Exercise description: Set down the material exactly as given, please, from its first line through the line that includes "FELDSPAR_IOR = 1.55".

Available data:
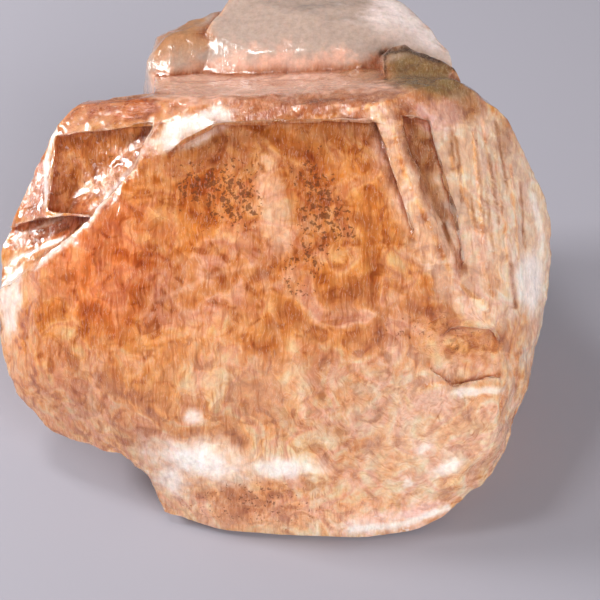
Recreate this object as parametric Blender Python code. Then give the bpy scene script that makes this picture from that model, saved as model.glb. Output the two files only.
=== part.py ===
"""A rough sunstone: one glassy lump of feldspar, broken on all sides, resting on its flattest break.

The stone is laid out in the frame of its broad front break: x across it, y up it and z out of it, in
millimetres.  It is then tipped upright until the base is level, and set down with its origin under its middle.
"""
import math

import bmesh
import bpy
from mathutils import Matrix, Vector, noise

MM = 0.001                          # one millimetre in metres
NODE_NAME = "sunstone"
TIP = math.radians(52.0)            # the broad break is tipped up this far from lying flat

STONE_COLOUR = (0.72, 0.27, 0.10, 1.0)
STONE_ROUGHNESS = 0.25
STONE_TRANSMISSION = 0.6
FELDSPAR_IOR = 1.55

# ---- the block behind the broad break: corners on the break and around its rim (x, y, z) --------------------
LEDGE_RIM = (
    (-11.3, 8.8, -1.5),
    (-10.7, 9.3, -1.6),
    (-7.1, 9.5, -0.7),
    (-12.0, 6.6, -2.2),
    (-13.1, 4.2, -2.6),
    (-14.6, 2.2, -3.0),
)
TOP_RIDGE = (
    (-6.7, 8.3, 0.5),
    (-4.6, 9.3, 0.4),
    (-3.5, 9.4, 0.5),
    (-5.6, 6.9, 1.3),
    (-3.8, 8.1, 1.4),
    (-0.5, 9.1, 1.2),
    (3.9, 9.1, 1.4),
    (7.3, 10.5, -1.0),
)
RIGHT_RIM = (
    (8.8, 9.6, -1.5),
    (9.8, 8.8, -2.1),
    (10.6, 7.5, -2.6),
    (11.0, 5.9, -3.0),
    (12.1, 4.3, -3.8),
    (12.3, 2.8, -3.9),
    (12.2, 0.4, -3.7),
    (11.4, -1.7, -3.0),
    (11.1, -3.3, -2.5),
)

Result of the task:
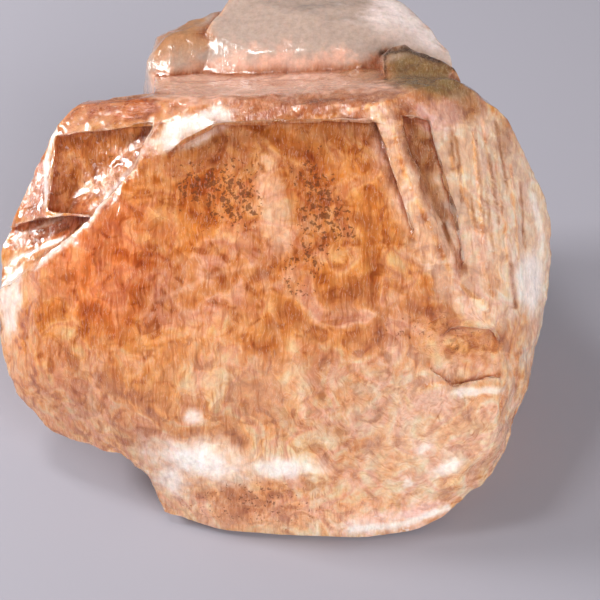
Recreate this object as parametric Blender Python code. Then give the bpy scene script that makes this picture from that model, saved as model.glb. Output the two files only.
=== part.py ===
"""A rough sunstone: one glassy lump of feldspar, broken on all sides, resting on its flattest break.

The stone is laid out in the frame of its broad front break: x across it, y up it and z out of it, in
millimetres.  It is then tipped upright until the base is level, and set down with its origin under its middle.
"""
import math

import bmesh
import bpy
from mathutils import Matrix, Vector, noise

MM = 0.001                          # one millimetre in metres
NODE_NAME = "sunstone"
TIP = math.radians(52.0)            # the broad break is tipped up this far from lying flat

STONE_COLOUR = (0.72, 0.27, 0.10, 1.0)
STONE_ROUGHNESS = 0.25
STONE_TRANSMISSION = 0.6
FELDSPAR_IOR = 1.55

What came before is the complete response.